VII.     L’atteinte supposée aux droits garantis par les articles 7 et 9 de la Charte

 

[49]           Mme Kahnapace soutient que la continuation de son incarcération dans un établissement à sécurité maximale en application du Bulletin politique 107 porte atteinte aux droits que lui garantissent les articles 7 et 9 de la Charte.

 

[50]           Les dispositions applicables de la Charte sont ainsi libellées :

7.         Chacun a droit à la vie, à la liberté et à la sécurité de sa personne; il ne peut être porté atteinte à ce droit qu’en conformité avec les principes de justice fondamentale.

 

9.         Chacun a droit à la protection contre la détention ou l’emprisonnement arbitraires.

7.         Everyone has the right to life, liberty and security of the person and the right not to be deprived thereof except in accordance with the principles of fundamental justice.

 

9.         Everyone has the right not to be arbitrarily detained or imprisoned.

 

[51]           Je commencerai par examiner l’application de l’article 7 de la Charte. Selon la jurisprudence pertinente, il faut répondre à un certain nombre de questions avant de décider ce point :

 

1.                  A‑t‑il été porté atteinte au droit à la liberté de Mme Kahnapace?

 

2.                  Dans l’affirmative, cette atteinte est-elle d’une gravité suffisante pour justifier la protection de la Charte?

 

3.                  Dans l’affirmative, a‑t‑il été porté atteinte au droit en question en conformité avec les principes de justice fondamentale?

 

[52]           La première question est celle de savoir si le classement initial d’un délinquant au niveau de la sécurité maximale porte atteinte à son droit à la liberté sous le régime de l’article 7 de la Charte.

 

[53]           L’affaire ayant donné lieu à l’arrêt May c. Établissement Ferndale, 2005 CSC 82, [2005] 3 R.C.S. 809, ressemble sous certains rapports à la présente instance. Dans cette affaire, plusieurs détenus avaient été transférés dans un établissement plus restrictif. Ces transfèrements découlaient d’une directive du commissaire prescrivant la révision de la cote de sécurité de tous les détenus purgeant une peine d’emprisonnement à perpétuité dans un établissement à sécurité minimale qui n’avaient pas suivi en totalité le programme de traitement des délinquants violents. Le Service s’était aidé de l’Échelle dans le processus de révision des cotes de sécurité. Les appelants ont attaqué le processus décisionnel ayant mené à leur transfèrement. Selon eux, celui‑ci résultait seulement d’un changement de politique général effectué par une directive qui prescrivait la révision, au moyen d’instruments de classement déterminés, de la cote de sécurité des délinquants purgeant une peine d’emprisonnement à perpétuité à l’Établissement Ferndale. Ils soutenaient que les transfèrements étaient arbitraires, et qu’ils avaient été décidés sans « nouvelle » inconduite de leur part et sans qu’il soit tenu compte des circonstances de chaque cas. Bien qu’elle s préoccupait surtout de savoir s’il était permis aux détenus de recourir en habeas corpus devant les cours supérieures provinciales, la Cour suprême a formulé dans May des observations utiles sur l’application de l’article 7 de la Charte.
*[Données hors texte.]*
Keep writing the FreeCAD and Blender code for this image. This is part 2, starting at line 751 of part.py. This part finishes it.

[54]           Dans May, précité, la majorité de la Cour suprême a fait observer que la décision de transférer un détenu dans un établissement plus restrictif constitue une privation de « liberté résiduelle » (paragraphe 76) et qu’il ne peut être porté atteinte à la liberté des détenus qu’en conformité avec les principes de justice fondamentale, comme le prescrit l’article 7 de la Charte (paragraphe 77).
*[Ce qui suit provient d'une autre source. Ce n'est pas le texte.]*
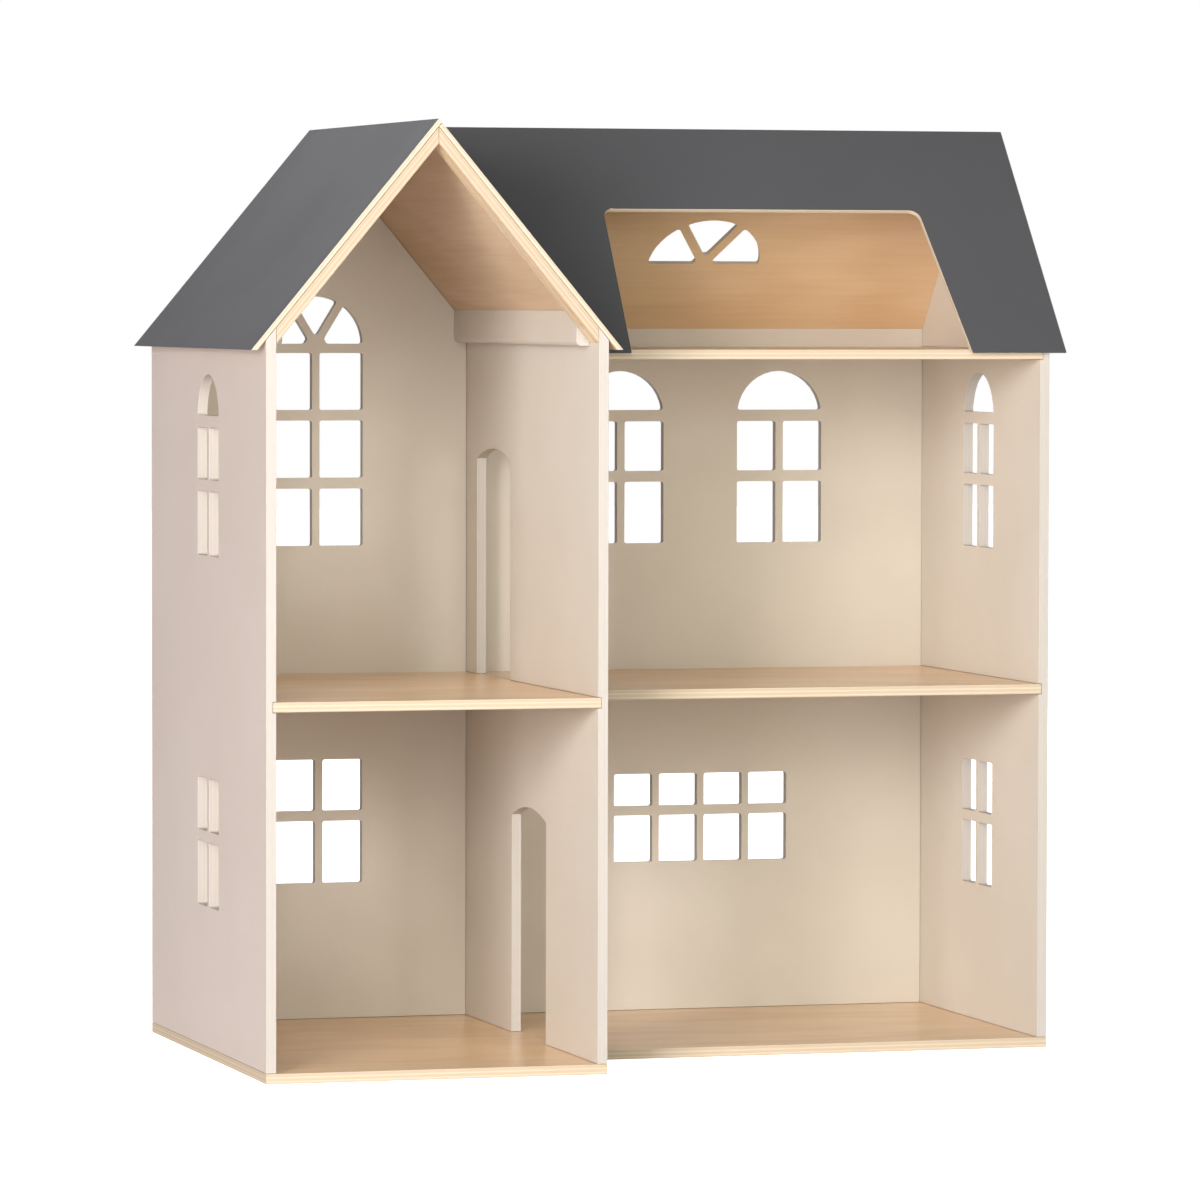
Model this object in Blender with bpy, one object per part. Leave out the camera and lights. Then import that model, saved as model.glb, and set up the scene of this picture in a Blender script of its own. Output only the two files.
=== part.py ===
"""Wooden dollhouse with a gabled left wing and a long, set-back main wing.

Everything hangs on one empty that stands at the left wall's outer face, at the
front of the left wing and on the ground. From there x runs right along the
front, y runs back and z runs up. The empty puts the middle of the object's
footprint on the world origin.
"""

import math

import bmesh
import bpy
from mathutils import Vector

# Boards and fits
PANEL = 0.008
SHEET = 0.004
GAP = 0.0003
HOUSING = 0.0025

# Plan
HOUSE_WIDTH = 0.679
WALL_DEPTH = 0.406
LEFT_ROOM = 0.260
MAIN_SETBACK = 0.101
MIDDLE_X = PANEL + LEFT_ROOM
MAIN_X = MIDDLE_X + PANEL
RIGHT_X = HOUSE_WIDTH - PANEL
BACK_Y = WALL_DEPTH - PANEL

# Heights of the floors' tops
UPPER_FLOOR_Z = 0.297
ATTIC_FLOOR_Z = 0.5695

# Roofs
RIDGE_Z = 0.750
ROOF_DEPTH = 0.420
SIDE_OVERHANG = 0.012
LEFT_RIDGE_X = PANEL + LEFT_ROOM / 2
LEFT_EAVE_Z = 0.570
MAIN_EAVE_Z = 0.5665
MAIN_RIDGE_Y = 0.256
MAIN_RIDGE_RUN = ROOF_DEPTH - MAIN_RIDGE_Y
RAFTER_DEPTH = 0.024
RAIL_THICKNESS = 0.011
RAIL_BOTTOM_Z = 0.573
RAIL_FRONT_Y = 0.026
RAIL_ROUND = 0.004

# Front roof cut-out: x at the eave and at its top edge, and how far up the slope it goes
CUTOUT_EAVE_X = (0.3225, 0.6096)
CUTOUT_TOP_X = (0.3285, 0.5975)
CUTOUT_RISE = 0.156
CUTOUT_RADII = (0.008, 0.009)

# Windows
MUNTIN = 0.0065
PANE_ROUND = 0.0018
ARCH_WINDOW_WIDTH = 0.075
ARCH_WINDOW_ROWS = ((0.4035, 0.4555), (0.4645, 0.5065))
ARCH_SILL_Z = 0.516
ARCH_CENTRE_Z = 0.5115
SMALL_WINDOW_WIDTH = 0.0745
SMALL_WINDOW_ROWS = ((0.1215, 0.1735), (0.182, 0.225))
SIDE_WINDOW_Y = 0.199
RIGHT_WINDOW_Y = 0.252
BACK_ARCH_X = (0.403, 0.543)
LEFT_BACK_WINDOW_X = 0.1407
WIDE_WINDOW_X = 0.3977
WIDE_WINDOW_PITCH = 0.0396
WIDE_WINDOW_PANE = 0.0336
WIDE_WINDOW_COLUMNS = 4
WIDE_WINDOW_ROWS = ((0.1335, 0.173), (0.181, 0.2082))
TALL_WINDOW_WIDTH = 0.0805
TALL_WINDOW_ROWS = ((0.4035, 0.4513), (0.4602, 0.508), (0.5168, 0.5642))
TALL_FAN_Z = 0.571
TALL_FAN_SILL_Z = 0.572
FAN_RAY_ANGLE = math.radians(31.5)
ROOF_FAN_X = 0.4603
ROOF_FAN_RISE = 0.1008
ROOF_FAN_RADIUS = 0.0484
ROOF_FAN_RAY = 0.008

# Doorways through the middle wall
DOOR_RISE = 0.009
UPPER_DOOR_Y = (0.2608, 0.3639)
UPPER_DOOR_SPRING_Z = 0.477
LOWER_DOOR_Y = (0.1508, 0.254)
LOWER_DOOR_SPRING_Z = 0.1873

# Hardware
SCREW_SIDES = 20
SCREW_HEAD_R = 0.003
SCREW_SHANK_R = 0.0014
SCREW_RECESS = 0.0008
SCREW_TOP_Z = 0.028
SCREW_POINT = 0.003
CROSS_LENGTH = 0.0034
CROSS_WIDTH = 0.0007
CROSS_DEPTH = 0.0011
DOWEL_SIDES = 20
DOWEL_R = 0.002
DOWEL_LENGTH = 0.028
DOWEL_Y = {"front": 0.150, "rear": 0.360}
SCREW_SPOTS = {
    "left_wall": ((PANEL / 2, 0.060), (PANEL / 2, 0.340)),
    "middle_wall": ((MIDDLE_X + PANEL / 2, 0.060), (MIDDLE_X + PANEL / 2, 0.320)),
    "right_wall": ((RIGHT_X + PANEL / 2, 0.160), (RIGHT_X + PANEL / 2, 0.340)),
    "back_wall_left": ((0.060, BACK_Y + PANEL / 2), (0.216, BACK_Y + PANEL / 2)),
    "back_wall_main": ((0.350, BACK_Y + PANEL / 2), (0.597, BACK_Y + PANEL / 2)),
}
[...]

[55]           Le délinquant se voit d’abord priver de sa « liberté » par la déclaration de culpabilité et la sentence dont il fait l’objet. Cependant, la jurisprudence enseigne que, après la déclaration de culpabilité du détenu, l’article 7 peut s’appliquer aux mesures qui influent sur sa « liberté résiduelle ». Je citerai ici à ce propos le paragraphe 11 de l’arrêt de la Cour suprême Dumas c. Centre de détention Leclerc, [1986] 2 R.C.S. 459 :

Dans le contexte du droit correctionnel, il existe trois sortes de privation de liberté : la privation initiale de liberté, une modification importante des conditions d’incarcération qui équivaut à une nouvelle privation de liberté et la continuation de la privation de liberté.

 

 

[56]           Mme Kahnapace se trouve dans une situation semblable – encore que non identique – à celle des appelants de May. La décision de la SCR de la placer dans un établissement à sécurité maximale et la décision de troisième palier sur le grief influent sur sa « liberté résiduelle ». Par conséquent, j’estime que Mme Kahnapace, aux fins de la présente demande, s’est acquittée de la charge d’établir l’existence d’une privation de liberté, de sorte que l’article 7 de la Charte est applicable à son cas.

 


[57]           Mais cette conclusion ne met pas fin à l’analyse. Il faut ensuite se demander si cette privation de liberté est suffisamment grave pour justifier la protection de la Charte. En effet, comme le dit le paragraphe 15 de Cunningham c. Canada, [1993] 2 R.C.S. 143, « [l]a Charte n’assure pas une protection contre les restrictions insignifiantes ou "négligeables" à l’égard des droits ». Ici encore, je suis disposée à admettre, sans trancher la question, que la décision de placer Mme Kahnapace dans un établissement à sécurité maximale plutôt que dans un établissement à sécurité moyenne est d’importance suffisante pour appeler la protection de l’article 7.

 

[58]           J’examinerai enfin la question de savoir si Mme Kahnapace a été privée de sa liberté résiduelle en conformité avec les principes de justice fondamentale.

 

[59]           La récapitulation de la jurisprudence relative à des contextes analogues révèle que cette question comprend deux éléments. Je reprends ici à mon compte les observations formulées par la juge McLachlin (avant qu’elle ne devienne juge en chef) au paragraphe 17 de l’arrêt Cunningham, précité :

[Les principes de justice fondamentale] touchent non seulement au droit de la personne qui soutient que sa liberté a été limitée, mais également à la protection de la société. La justice fondamentale exige un juste équilibre entre ces droits, tant du point de vue du fond que de celui de la forme [...]

 

[60]           Donc, aux fins du présent examen, je dois me poser deux questions :

 

a)         Du point de vue du fond, est‑ce que le Bulletin politique 107 réalise un juste équilibre entre les droits du délinquant et ceux de la société?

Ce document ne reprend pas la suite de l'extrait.